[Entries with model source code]
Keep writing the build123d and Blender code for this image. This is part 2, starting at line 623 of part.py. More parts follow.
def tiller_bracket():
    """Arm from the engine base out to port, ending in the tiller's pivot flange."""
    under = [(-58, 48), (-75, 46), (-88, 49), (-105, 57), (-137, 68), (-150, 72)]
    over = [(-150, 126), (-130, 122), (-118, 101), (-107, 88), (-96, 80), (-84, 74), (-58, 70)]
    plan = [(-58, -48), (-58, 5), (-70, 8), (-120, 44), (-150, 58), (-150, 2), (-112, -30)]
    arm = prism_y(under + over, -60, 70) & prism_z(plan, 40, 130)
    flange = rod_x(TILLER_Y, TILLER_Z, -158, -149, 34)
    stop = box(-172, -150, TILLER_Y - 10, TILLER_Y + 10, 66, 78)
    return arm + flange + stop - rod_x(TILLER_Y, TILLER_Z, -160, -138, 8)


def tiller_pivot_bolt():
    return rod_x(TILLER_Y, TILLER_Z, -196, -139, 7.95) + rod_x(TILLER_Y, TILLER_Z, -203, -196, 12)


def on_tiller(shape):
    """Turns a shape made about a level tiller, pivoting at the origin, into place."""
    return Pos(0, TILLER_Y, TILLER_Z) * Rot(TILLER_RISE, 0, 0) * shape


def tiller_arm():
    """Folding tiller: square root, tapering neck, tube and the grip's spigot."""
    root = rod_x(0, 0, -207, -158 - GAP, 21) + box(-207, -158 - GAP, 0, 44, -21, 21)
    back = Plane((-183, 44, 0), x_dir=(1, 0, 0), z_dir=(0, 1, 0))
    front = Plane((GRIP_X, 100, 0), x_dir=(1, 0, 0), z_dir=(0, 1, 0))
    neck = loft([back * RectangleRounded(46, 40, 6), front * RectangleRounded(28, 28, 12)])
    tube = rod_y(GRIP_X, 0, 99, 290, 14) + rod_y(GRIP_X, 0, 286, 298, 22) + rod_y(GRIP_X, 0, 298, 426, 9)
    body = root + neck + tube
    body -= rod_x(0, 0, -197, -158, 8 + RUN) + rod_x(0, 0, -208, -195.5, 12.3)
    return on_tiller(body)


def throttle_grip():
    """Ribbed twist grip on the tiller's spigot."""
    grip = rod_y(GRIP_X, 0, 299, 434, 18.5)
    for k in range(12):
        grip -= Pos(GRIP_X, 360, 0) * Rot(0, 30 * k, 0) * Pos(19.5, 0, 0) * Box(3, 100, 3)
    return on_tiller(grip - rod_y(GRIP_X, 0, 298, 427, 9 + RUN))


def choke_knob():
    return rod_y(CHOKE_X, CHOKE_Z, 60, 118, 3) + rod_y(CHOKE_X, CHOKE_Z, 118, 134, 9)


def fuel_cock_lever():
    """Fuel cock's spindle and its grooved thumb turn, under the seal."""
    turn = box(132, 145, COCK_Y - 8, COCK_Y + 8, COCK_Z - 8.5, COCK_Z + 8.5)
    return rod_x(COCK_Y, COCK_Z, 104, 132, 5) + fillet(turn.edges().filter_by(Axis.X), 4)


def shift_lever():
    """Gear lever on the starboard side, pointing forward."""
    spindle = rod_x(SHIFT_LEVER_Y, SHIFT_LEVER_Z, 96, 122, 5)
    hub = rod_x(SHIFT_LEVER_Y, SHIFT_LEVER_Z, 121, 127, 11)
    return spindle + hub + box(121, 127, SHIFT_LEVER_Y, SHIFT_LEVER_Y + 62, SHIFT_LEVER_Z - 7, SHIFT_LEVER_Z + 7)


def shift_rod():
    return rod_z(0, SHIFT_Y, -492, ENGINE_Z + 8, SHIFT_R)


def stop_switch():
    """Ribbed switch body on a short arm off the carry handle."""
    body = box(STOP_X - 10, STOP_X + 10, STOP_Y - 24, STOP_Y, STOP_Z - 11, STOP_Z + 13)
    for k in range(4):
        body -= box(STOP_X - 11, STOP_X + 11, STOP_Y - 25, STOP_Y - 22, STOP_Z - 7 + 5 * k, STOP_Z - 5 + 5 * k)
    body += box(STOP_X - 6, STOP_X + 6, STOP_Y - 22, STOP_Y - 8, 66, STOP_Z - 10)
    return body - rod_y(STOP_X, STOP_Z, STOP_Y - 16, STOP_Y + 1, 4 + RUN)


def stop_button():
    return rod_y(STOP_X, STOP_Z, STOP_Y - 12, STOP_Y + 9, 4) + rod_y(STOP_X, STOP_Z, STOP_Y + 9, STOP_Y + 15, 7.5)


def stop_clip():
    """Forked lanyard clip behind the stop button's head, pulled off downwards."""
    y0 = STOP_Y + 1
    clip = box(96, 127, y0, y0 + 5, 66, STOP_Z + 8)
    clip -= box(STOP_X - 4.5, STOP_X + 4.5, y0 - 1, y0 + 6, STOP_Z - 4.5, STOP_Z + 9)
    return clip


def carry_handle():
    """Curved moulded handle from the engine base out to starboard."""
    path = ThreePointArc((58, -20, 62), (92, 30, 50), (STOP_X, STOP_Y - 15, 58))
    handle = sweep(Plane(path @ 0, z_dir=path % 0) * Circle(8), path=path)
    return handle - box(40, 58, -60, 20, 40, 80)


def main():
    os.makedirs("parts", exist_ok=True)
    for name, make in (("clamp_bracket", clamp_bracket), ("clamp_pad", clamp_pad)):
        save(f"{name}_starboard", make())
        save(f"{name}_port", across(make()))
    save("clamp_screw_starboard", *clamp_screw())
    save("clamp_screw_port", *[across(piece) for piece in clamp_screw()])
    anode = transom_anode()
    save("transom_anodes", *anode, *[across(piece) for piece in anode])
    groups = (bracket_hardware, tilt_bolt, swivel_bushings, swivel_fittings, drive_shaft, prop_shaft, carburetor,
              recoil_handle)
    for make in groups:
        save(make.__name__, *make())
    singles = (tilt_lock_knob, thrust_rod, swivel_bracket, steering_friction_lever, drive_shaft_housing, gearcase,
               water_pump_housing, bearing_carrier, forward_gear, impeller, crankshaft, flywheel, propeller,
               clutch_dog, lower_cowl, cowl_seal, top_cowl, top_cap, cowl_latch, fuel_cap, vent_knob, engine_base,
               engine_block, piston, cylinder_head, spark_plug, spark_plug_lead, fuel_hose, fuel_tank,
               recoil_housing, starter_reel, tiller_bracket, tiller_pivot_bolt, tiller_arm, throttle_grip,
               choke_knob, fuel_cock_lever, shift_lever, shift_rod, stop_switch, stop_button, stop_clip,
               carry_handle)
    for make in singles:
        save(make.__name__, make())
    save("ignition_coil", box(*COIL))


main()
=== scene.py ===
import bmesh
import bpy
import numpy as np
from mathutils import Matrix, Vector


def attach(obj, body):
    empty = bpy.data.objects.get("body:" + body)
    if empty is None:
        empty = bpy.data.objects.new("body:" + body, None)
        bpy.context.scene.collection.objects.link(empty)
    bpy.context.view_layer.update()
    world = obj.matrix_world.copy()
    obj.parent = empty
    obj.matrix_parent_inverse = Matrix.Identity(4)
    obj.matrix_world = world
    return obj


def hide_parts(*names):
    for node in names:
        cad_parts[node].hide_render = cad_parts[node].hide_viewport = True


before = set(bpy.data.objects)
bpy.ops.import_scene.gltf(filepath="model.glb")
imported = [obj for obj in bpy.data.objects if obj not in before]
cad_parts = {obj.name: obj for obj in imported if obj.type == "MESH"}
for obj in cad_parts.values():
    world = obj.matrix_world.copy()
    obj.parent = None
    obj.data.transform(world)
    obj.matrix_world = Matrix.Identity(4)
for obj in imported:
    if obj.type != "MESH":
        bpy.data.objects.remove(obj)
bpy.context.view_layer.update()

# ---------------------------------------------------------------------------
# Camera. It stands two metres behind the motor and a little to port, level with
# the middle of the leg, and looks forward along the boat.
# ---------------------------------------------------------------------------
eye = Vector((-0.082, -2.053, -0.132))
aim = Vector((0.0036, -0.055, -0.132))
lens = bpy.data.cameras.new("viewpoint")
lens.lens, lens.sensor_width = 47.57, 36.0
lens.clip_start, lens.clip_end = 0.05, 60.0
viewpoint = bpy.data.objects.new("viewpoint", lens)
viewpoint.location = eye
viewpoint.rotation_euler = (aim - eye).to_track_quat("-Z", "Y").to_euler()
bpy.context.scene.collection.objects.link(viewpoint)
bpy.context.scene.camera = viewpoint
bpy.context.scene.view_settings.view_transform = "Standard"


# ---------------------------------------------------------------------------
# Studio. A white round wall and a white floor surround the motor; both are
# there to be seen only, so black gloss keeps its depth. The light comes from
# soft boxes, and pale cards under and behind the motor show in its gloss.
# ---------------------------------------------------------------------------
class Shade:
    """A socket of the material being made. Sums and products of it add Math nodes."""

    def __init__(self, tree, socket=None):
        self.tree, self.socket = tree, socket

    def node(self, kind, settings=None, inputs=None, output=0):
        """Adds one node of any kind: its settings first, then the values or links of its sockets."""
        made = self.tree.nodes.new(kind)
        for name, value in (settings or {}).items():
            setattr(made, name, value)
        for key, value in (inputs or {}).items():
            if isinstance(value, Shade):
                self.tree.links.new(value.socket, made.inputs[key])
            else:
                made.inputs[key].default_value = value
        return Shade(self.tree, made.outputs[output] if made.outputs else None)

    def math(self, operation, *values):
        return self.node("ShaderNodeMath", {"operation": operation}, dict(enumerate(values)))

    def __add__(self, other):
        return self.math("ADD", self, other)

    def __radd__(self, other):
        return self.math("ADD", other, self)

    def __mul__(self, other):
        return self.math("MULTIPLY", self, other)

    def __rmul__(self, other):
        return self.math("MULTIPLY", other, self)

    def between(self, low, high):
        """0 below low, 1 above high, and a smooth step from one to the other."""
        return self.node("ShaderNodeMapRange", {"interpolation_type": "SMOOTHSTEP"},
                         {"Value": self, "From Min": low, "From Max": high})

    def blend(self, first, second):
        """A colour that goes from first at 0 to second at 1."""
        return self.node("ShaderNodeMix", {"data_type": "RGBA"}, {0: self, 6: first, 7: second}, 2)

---

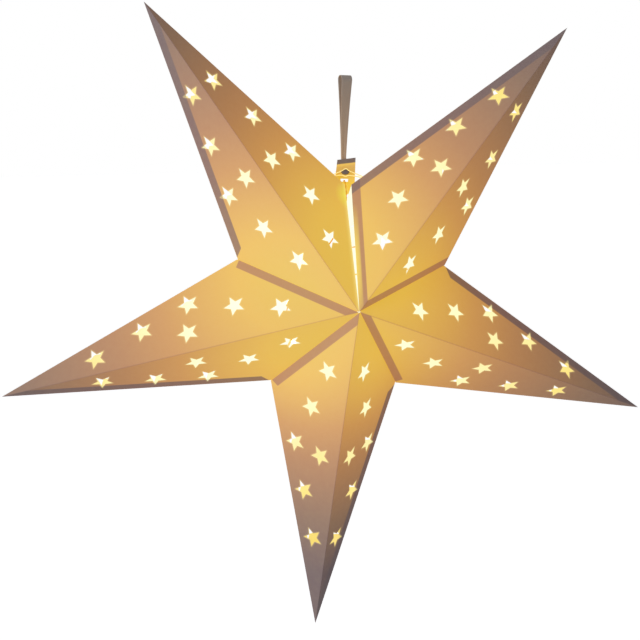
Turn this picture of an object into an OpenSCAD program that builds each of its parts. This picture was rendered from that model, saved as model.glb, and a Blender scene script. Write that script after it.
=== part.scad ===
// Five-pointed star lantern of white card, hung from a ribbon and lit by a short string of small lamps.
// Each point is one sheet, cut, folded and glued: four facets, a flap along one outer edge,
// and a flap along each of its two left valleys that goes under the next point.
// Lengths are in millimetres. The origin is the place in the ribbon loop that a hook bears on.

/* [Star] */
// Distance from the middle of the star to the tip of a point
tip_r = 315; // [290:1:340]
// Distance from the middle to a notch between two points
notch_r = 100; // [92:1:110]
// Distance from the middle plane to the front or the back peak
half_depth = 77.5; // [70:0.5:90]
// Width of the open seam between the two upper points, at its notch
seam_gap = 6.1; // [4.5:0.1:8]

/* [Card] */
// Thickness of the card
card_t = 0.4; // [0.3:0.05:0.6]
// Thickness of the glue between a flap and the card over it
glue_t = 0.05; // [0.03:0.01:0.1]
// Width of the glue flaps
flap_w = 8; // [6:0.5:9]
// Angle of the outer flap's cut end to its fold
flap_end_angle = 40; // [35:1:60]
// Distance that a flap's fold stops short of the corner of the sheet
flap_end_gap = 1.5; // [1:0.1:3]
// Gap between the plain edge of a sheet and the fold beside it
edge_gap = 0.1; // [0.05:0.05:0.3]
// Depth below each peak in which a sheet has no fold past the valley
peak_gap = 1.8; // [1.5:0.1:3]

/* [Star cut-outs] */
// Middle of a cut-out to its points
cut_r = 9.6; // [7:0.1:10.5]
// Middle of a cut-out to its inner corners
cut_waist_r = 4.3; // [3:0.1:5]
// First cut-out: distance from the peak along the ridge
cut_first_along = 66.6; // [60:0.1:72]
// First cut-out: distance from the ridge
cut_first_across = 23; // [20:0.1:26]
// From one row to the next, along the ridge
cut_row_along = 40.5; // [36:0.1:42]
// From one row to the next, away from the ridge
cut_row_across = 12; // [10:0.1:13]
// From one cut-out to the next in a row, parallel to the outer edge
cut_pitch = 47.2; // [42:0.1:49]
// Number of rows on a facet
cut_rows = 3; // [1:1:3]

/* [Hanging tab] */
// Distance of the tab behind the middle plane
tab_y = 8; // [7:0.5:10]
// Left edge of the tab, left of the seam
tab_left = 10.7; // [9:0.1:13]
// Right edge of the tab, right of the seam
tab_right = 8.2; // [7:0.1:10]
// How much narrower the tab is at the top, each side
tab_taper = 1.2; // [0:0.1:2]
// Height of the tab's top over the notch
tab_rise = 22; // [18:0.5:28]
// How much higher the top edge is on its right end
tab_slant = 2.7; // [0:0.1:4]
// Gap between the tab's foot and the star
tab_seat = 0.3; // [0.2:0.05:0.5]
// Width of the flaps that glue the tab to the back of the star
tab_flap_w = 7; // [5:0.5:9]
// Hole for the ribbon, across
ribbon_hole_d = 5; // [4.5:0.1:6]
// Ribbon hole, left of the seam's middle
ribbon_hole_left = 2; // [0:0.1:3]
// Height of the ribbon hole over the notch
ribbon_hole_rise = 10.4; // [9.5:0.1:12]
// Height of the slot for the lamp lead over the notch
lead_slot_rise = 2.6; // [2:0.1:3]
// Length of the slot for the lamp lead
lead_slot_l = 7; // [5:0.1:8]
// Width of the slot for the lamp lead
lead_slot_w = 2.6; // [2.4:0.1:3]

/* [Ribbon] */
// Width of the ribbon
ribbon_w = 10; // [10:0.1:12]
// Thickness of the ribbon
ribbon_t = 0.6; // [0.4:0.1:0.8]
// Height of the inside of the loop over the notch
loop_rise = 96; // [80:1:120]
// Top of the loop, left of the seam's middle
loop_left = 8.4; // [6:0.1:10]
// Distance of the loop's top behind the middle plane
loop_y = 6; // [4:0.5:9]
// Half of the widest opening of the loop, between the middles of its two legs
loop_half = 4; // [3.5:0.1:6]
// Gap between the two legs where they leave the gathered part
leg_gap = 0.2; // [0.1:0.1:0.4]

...

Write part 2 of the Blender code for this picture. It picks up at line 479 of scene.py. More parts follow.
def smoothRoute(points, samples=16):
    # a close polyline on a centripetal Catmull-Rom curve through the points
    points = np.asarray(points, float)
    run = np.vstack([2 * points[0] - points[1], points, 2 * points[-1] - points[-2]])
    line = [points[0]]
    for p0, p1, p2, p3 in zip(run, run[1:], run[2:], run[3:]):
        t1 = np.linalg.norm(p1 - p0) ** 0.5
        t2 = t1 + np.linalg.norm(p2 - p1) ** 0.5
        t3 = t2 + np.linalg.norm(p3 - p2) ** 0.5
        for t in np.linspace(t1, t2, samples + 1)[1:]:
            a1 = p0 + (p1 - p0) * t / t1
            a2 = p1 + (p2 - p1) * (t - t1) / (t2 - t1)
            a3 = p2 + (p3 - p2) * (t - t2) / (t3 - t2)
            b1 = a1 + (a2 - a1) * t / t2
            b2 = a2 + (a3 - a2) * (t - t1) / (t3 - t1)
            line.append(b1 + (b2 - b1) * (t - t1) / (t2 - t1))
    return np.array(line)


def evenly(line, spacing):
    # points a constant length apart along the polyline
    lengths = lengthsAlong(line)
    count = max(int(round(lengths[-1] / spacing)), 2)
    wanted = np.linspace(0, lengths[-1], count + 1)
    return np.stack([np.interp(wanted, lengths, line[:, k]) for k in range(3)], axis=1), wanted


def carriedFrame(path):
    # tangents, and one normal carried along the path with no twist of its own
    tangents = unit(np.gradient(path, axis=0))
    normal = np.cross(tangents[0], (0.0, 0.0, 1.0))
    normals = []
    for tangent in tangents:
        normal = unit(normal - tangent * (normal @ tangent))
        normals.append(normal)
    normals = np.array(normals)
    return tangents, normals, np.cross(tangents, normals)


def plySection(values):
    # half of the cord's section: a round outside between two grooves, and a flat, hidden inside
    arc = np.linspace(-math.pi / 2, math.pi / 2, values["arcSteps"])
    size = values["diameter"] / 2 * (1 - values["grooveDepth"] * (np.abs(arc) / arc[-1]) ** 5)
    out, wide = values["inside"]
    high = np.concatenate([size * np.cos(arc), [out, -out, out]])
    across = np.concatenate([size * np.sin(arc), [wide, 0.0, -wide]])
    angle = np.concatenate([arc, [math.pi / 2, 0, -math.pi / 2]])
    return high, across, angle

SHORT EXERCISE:
Looking at the material above, count the lines that hold "empty" and give the total alone.

ANSWER TO THIS EXERCISE:
5